GIVEN EXERCISE: Among the entries below, extract exactly the lines that run from the one with "Write part 2" through the one with "translate([-link_in - link_t, 0, 0])", both ends included.

EXERCISE MATERIAL:
********

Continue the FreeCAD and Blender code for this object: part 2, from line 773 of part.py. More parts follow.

********

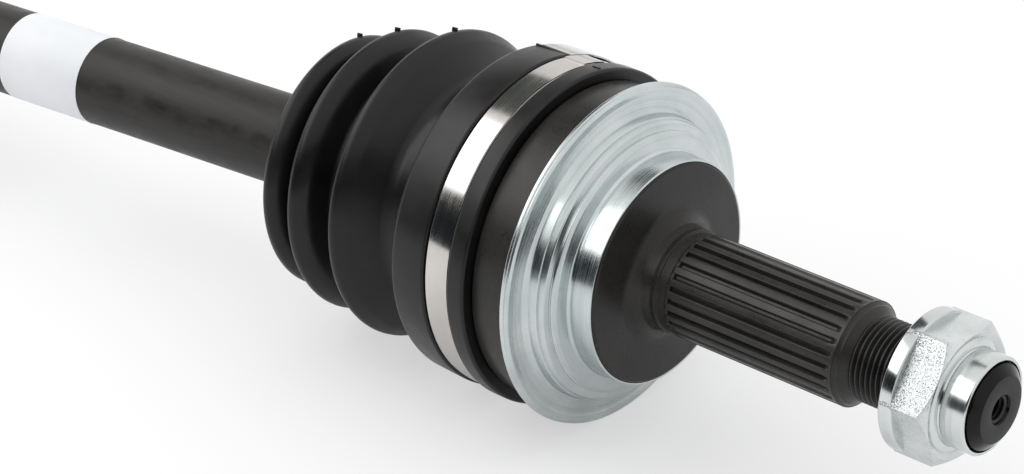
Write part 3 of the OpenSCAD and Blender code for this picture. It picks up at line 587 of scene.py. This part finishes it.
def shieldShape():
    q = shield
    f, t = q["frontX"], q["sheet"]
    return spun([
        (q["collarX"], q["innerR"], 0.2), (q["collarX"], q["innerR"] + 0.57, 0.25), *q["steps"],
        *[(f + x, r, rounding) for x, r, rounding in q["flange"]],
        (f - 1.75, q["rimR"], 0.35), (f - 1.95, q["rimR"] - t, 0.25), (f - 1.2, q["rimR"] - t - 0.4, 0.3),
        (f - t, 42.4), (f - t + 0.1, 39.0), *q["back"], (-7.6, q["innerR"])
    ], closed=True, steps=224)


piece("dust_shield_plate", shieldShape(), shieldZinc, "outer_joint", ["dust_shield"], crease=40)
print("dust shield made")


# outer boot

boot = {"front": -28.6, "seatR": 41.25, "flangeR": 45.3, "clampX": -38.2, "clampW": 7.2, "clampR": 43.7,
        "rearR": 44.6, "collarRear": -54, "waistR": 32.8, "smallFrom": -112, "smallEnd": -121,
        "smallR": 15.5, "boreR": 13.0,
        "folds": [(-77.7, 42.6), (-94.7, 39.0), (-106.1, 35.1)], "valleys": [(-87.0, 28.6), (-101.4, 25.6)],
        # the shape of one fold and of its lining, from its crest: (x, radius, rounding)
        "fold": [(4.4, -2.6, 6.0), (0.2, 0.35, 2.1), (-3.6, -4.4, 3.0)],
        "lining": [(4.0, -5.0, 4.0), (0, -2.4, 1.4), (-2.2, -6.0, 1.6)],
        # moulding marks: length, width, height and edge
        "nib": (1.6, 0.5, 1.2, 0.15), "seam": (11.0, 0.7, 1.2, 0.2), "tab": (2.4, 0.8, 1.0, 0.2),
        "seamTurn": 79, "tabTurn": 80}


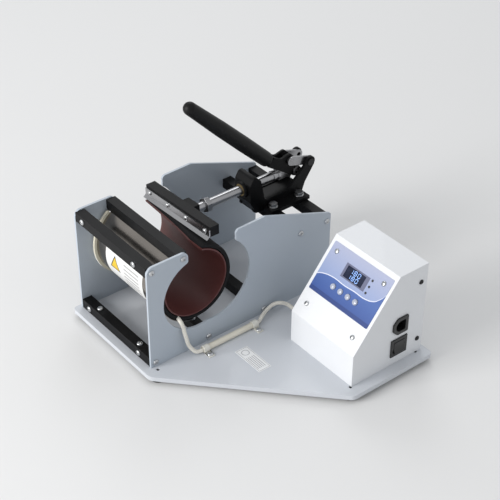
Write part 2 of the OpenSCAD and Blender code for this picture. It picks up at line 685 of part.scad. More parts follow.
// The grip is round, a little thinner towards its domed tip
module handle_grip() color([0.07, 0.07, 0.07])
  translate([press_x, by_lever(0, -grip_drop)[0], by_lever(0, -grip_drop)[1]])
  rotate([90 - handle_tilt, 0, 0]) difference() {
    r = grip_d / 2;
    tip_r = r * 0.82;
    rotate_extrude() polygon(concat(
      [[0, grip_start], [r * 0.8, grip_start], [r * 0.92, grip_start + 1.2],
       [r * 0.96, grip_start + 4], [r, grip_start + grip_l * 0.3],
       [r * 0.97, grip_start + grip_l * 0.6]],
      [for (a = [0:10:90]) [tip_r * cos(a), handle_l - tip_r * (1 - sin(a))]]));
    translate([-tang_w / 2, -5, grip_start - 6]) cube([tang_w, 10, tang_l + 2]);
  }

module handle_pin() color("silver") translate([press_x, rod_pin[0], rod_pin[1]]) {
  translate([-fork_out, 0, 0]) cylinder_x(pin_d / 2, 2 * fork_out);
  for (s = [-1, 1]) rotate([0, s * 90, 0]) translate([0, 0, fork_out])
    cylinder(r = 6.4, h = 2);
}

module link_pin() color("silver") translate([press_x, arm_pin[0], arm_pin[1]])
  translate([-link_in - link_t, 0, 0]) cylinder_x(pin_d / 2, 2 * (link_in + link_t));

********

RESPONSE:
Write part 2 of the OpenSCAD and Blender code for this picture. It picks up at line 685 of part.scad. More parts follow.
// The grip is round, a little thinner towards its domed tip
module handle_grip() color([0.07, 0.07, 0.07])
  translate([press_x, by_lever(0, -grip_drop)[0], by_lever(0, -grip_drop)[1]])
  rotate([90 - handle_tilt, 0, 0]) difference() {
    r = grip_d / 2;
    tip_r = r * 0.82;
    rotate_extrude() polygon(concat(
      [[0, grip_start], [r * 0.8, grip_start], [r * 0.92, grip_start + 1.2],
       [r * 0.96, grip_start + 4], [r, grip_start + grip_l * 0.3],
       [r * 0.97, grip_start + grip_l * 0.6]],
      [for (a = [0:10:90]) [tip_r * cos(a), handle_l - tip_r * (1 - sin(a))]]));
    translate([-tang_w / 2, -5, grip_start - 6]) cube([tang_w, 10, tang_l + 2]);
  }

module handle_pin() color("silver") translate([press_x, rod_pin[0], rod_pin[1]]) {
  translate([-fork_out, 0, 0]) cylinder_x(pin_d / 2, 2 * fork_out);
  for (s = [-1, 1]) rotate([0, s * 90, 0]) translate([0, 0, fork_out])
    cylinder(r = 6.4, h = 2);
}

module link_pin() color("silver") translate([press_x, arm_pin[0], arm_pin[1]])
  translate([-link_in - link_t, 0, 0]) cylinder_x(pin_d / 2, 2 * (link_in + link_t));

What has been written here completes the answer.